My contribution will be more brief than most. I would suggest that when Senator Sterle makes a contribution he should be more careful about choosing what he says about our shadow parliamentary secretary in relation to this. Senator Birmingham has been home in Adelaide to attend his wife’s grandfather’s funeral today and has only just got back. I think it is a bit rough to say that he has only come to the debate now. Senator Birmingham would have liked to be here all day but was unable to be here. When people make a contribution in this debate they ought to do a bit of homework first, because it is understandable that the responsible person on this side would have liked to be here all day. It certainly was not his fault that he was not.

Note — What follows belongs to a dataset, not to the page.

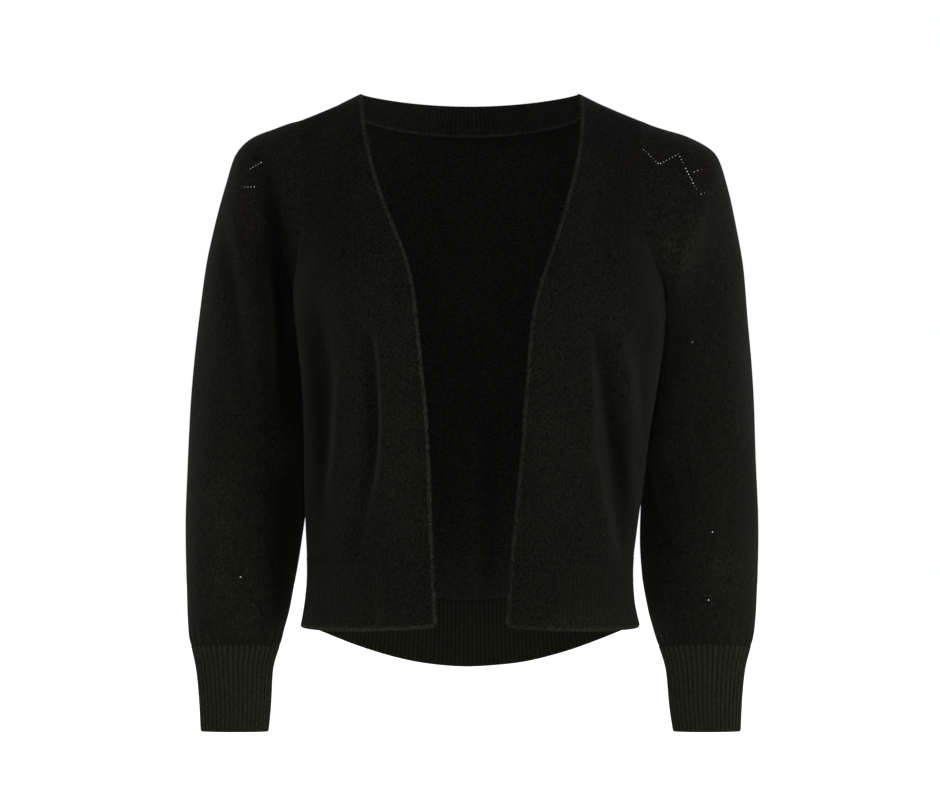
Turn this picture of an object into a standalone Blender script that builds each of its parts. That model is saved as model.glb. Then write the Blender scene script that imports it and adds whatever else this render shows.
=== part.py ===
"""Knitted shrug: an open-fronted cropped cardigan with full sleeves, filled out and hollow.

Metres, +Z up, front towards -Y. Left and right are as seen from the front: left is -X.
The origin is between the high shoulder points, where the shoulders of a wearer carry the garment.
Every piece is a wall of knitted cloth: an outer skin worked out from the tables below, and an
inner skin one wall thickness behind it. Ribs are raised in the outer skin only.
"""

from collections import namedtuple
import math

import bmesh
import bpy
import numpy as np

COLLECTION = "knitted_shrug"
LEFT, RIGHT = -1, 1

# ---------------------------------------------------------------- sizes
WALL = 0.0020
SEAM_GAP = 0.0003
HALF_GAP = SEAM_GAP / 2
SECTION_POWER = 2.3  # 2 is an ellipse; a torso is a little squarer

NECK_HALF_WIDTH = 0.1035
NECK_TOP_DEPTH = 0.062
NECK_TOP_DROP = 0.0067
NECK_SEAM_HALF_WIDTH = 0.124
NECK_SEAM_DEPTH = 0.078
NECK_SEAM_DROP = 0.0250
NECK_SHARE = 0.81  # the share of a half back's top row that is neck seam
SHOULDER_X = 0.160
SHOULDER_Z = -0.0249
UNDERARM_Z = -0.195
ARMHOLE_REACH = 0.049
BLADE_DEPTH = 0.1105  # of the back behind the shoulder line, high up

SIDE_HEM_Z = -0.5045
FRONT_HEM_RISE = 0.0060
BACK_HEM_DROP = 0.0475
HEM_RIB_HEIGHT = 0.0645
FACING_WIDTH = 0.048  # plain self-faced strip along each front edge, beside the hem rib

RIB_HEIGHT = 0.0008
HEM_RIB_PITCH = 0.0042
NECK_RIB_PITCH = 0.0037
CUFF_RIBS = 40

# ---------------------------------------------------------------- how finely each piece is divided
YOKE_ROWS = 12
BODY_ROWS = 9
FACING_COLUMNS = 4
FRONT_COLUMNS = 13
NECK_COLUMNS = 10  # in a half back, along the neck seam
SHOULDER_COLUMNS = 3
HEM_ROWS = 2
CUFF_ROWS = 2
SHOULDER_RINGS = 8  # of the sleeve's rows, those down to FULL_RING
SLEEVE_RINGS = 12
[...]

I rise to speak for the first time in this debate. Obviously, this debate has been very effectively led for the government by Senator Lundy and Senator Conroy. As senators would know, I am one of the two shareholder ministers in NBN Co., so I have a keen interest in this issue. I have a particular interest in rising to speak to the coalition’s amendments, which seek to deal with issues that the government has already dealt with. It seems somewhat odd that the opposition, despite the fact that many of its members at other times have recognised the importance of the structural separation of Telstra and have recognised that the current structure of Telstra has been an impediment to the development of competition and to the development of innovative products that Australians can use in this area, has nevertheless moved amendments that in many ways seek to undermine the policy intent of the legislation, which is to deliver the capacity for the structural separation of Telstra by giving effect to the arrangements that are in place between NBN Co. and Telstra. I find it extraordinary that the opposition chooses to come in here and lecture the government about contributions in this debate. We have had to move heaven and earth to get this debate on.

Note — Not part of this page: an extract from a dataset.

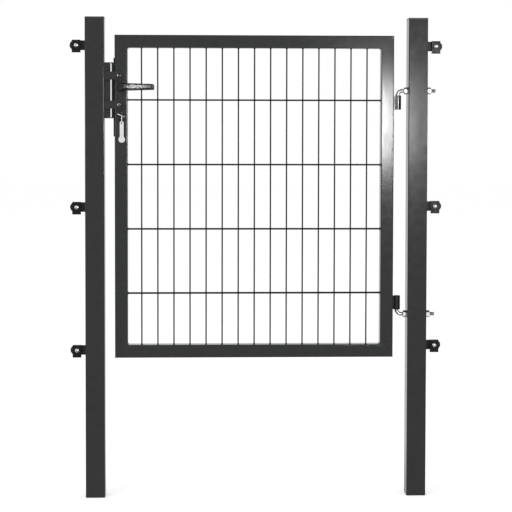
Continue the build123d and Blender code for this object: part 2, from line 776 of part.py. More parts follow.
def stop_bolt_places():
    """Centres of the stop bolts in X and Z."""
    return [(ARM_BOLT_X, height) for height in ARM_HEIGHTS]


def build_stop_bolts():
    """Bolts that hold the rubber buffers in the arms."""
    with BuildPart() as bolts:
        with BuildSketch(side_plane(KEEPER_FRONT)):
            with Locations(*stop_bolt_places()):
                Circle(STOP_BOLT / 2)
        extrude(amount=ARM_THICKNESS)
        with BuildSketch(side_plane(KEEPER_FRONT - ARM_THICKNESS)):
            with Locations(*stop_bolt_places()):
                Circle(STOP_BOLT_HEAD / 2)
        extrude(amount=STOP_BOLT_HEAD_HEIGHT)
        heads = bolts.faces().sort_by(Axis.Y)[: len(stop_bolt_places())]
        fillet(heads.edges(), STOP_BOLT_ROUND)
    return bolts


def build_buffers():
    """Rubber buffers behind the arms, against the front of the leaf."""
    thickness = LEAF_FRONT - BUFFER_GAP - KEEPER_FRONT
    with BuildPart() as buffers:
        with BuildSketch(side_plane(KEEPER_FRONT)):
            with Locations(*stop_bolt_places()):
                Circle(BUFFER_DIAMETER / 2)
        extrude(amount=-thickness)
    return buffers


# Writing the pieces

os.makedirs("parts", exist_ok=True)

write(build_post(0, HOOK_HEIGHTS.values()), "hinge_post")
write(build_post(LATCH_POST_X, ()), "latch_post")
write(build_cap(0), "hinge_post_cap")
write(build_cap(LATCH_POST_X), "latch_post_cap")

for name, post_x, drops, side in (
    ("hinge_post", 0, HINGE_SIDE_CLIP_DROPS, 1),
    ("latch_post", LATCH_POST_X, LATCH_SIDE_CLIP_DROPS, -1),
):
    heights = [POST_HEIGHT - drop for drop in drops]
    write(build_tabs(post_x, heights, side), name + "_tabs")
    write(build_clips(post_x, heights, side), name + "_clips")
    write(build_clip_bolts(post_x, heights, side), name + "_clip_bolts")

write(build_latch_stile(), "latch_stile")
write(build_stile(LEAF_RIGHT - LEAF_TUBE / 2), "hinge_stile")
write(build_rail(LEAF_TOP - LEAF_TUBE / 2), "top_rail")
write(build_rail(LEAF_BOTTOM + LEAF_TUBE / 2), "bottom_rail")
write(build_mesh(), "mesh_panel")

for side in HOOK_HEIGHTS:
    write(build_barrel(side), "hinge_barrel_" + side)
    write(build_hook(side), "hinge_hook_" + side)
write(build_nuts(), "hook_nuts")
write(build_washers(), "hook_washers")

write(build_faceplate(), "lock_faceplate")
write(build_case(), "lock_case")
write(build_latch(), "latch_bolt")
write(build_dead_bolt(), "dead_bolt")
write(build_cylinder(), "lock_cylinder")
for name, side in (("front", -1), ("back", 1)):
    write(build_rosette(side), "rosette_" + name)
    write(build_lever(side), "lever_" + name)
write(build_spindle(), "spindle")

write(build_key(), "key")
write(build_ring(), "key_ring")
write(build_tag(), "key_tag")

write(build_keeper(), "keeper")
write(build_strike(), "strike_plate")
write(build_arms(), "stop_arms")
write(build_stop_bolts(), "stop_bolts")
write(build_buffers(), "stop_buffers")
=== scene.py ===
from math import cos, pi, radians, sin

import bmesh
import bpy
from mathutils import Matrix, Vector


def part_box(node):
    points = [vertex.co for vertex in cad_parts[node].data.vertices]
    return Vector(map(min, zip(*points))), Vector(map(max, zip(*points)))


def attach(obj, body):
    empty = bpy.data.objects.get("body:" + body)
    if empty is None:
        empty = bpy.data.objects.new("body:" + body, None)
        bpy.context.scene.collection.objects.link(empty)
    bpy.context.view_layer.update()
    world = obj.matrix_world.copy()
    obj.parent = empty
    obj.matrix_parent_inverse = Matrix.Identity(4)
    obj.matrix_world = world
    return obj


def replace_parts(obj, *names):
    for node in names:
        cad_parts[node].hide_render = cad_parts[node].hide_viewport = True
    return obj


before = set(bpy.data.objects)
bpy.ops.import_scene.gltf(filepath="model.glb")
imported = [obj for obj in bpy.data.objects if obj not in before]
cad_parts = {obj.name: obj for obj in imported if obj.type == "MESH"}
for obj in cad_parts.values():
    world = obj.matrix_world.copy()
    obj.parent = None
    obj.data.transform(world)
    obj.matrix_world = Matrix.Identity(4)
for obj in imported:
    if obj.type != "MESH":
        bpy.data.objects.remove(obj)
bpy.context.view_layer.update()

# Looks of the garden gate: finishes on the CAD nodes, and the small pieces that the CAD leaves out.
# Metres, in the frame's axes: X to the right, Y away from the front, Z up.

# Camera, fitted to the posts' and the leaf's edges in the photograph; the sensor in millimetres
CAMERA_PLACE = (-0.7, -5.0, 1.15)
CAMERA_TURN = -0.04
CAMERA_PITCH = -0.0436
CAMERA_ROLL = -0.0018
FOCAL_PIXELS = 1609.0
CENTRE_SIDE_PIXELS = 0.6
CENTRE_DROP_PIXELS = 58.2
PHOTO_PIXELS = 512
SENSOR = 36.0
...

I have been in this chamber for quite some time. I was elected in 2001 and took office in 2002. I do not think I have ever seen the extent to which the opposition went this morning to move sequential procedural motions—
Madam Chair, I rise on a point of order. The procedural motions in debate, which went for a little over two hours this morning, were directed to extending the length of time available for debate and resisting the gagging of the debate by the government. Senator Wong is misleading the chamber by misrepresenting the position to the contrary.
That is just another example of what I am talking about. We see Senator Brandis, in his desire to demonstrate just how tough he is, continuing to take spurious and pompous points of order in an attempt to look relevant. It is quite extraordinary.
Sitting suspended from 7.00 pm to 7.30 pm
We are considering the first series of opposition amendments. It is reasonably obvious that there are discussions going on between the respective leaders in the Senate, and I expect them to return to the chamber shortly. In the meantime, I would like to continue my comments in relation to the amendments and their broader legislative context.
Prior to our brief dinner break, I was reflecting on the preconditions that led to the need for addressing the structural nature of telecommunications. The bill that we are considering, the Telecommunications Legislation Amendment (Competition and Consumer Safeguards) Bill 2010, seeks to make the adjustments to the structure of the telecommunications sector in Australia as a precondition for the effective operation of the National Broadband Network policy. The policy is, as everybody knows, a wholesale-only, fibre-to-the-home, open-access, independently regulated network. The elegance in that visionary policy lies within the structural separation of the wholesale and retail arms.
Much comment has been made about the impact of the National Broadband Network on the competitive regime. In essence, the telecommunications competition problems that we have endured in the past are a product of vertical integration within the telecommunications market and the way that that has evolved over time. In particular, one of the persistent problems was the hold with which the residual incumbent, Telstra, was able to leverage the vertical that existed in their market. Vast tracts of regulation were designed to try and redress the anti-competitive characteristics of that industry structure. That, of course, led to much legislation, starting with, in my recollection, the Telecommunications Act 1997.
There were several Senate inquiries and there was a great deal of negotiation about the details of that act, but the characteristic of the problem was that regulations were never able to solve the anti-competitive impact. There was a lot of regulatory gaming and lip-service on the problem by the government, who were obsessed with their privatisation agenda. From opposition, there were several efforts by Labor to strengthen the competition regime, none of which were able to make a real difference because we never had the comprehensive numbers in the Senate to make a real impact. So there were many years of disappointment about the failure of the competition regime to drive the kind of investment that we needed to get a telecommunications network of high enough bandwidth to service all Australians for the future.
That is where the NBN policy came in. We recognised that those preconditions of an underinvested copper network were not going to service our future needs, so we did what any sensible government would do: we tested the market to see if there could be a private sector response to address the problem. In testing the market, we found that the market was incapable of responding to the infrastructure needs of this country. It was in the knowledge of the market failure that we constructed the National Broadband Network policy. Initially it was a fibre-to-the-node policy. I think it is important to acknowledge—as I have not yet done so in this lengthy debate—that it was the coalition’s broadband select committee that highlighted and raised concerns about the strength of a fibre-to-the-home network as opposed to a fibre-to-the-node network. We took evidence in the broadband select committee that a fibre-to-the-node network would not be as future proof as a fibre-to-the-home network could be. Hence, a modification to our policy, informed by the failure of the market but also by several months of further inquiry about the strength of a fibre-to-the-home network, during which it was universally acknowledged as the only way for us to proceed. That is how our National Broadband Network policy as it is currently constructed came to be announced. I am incredibly proud of it because it does—
The National Broadband Network is world’s best practice in the style of policy that most nations have aspired to. Here in Australia, we have actually got it right.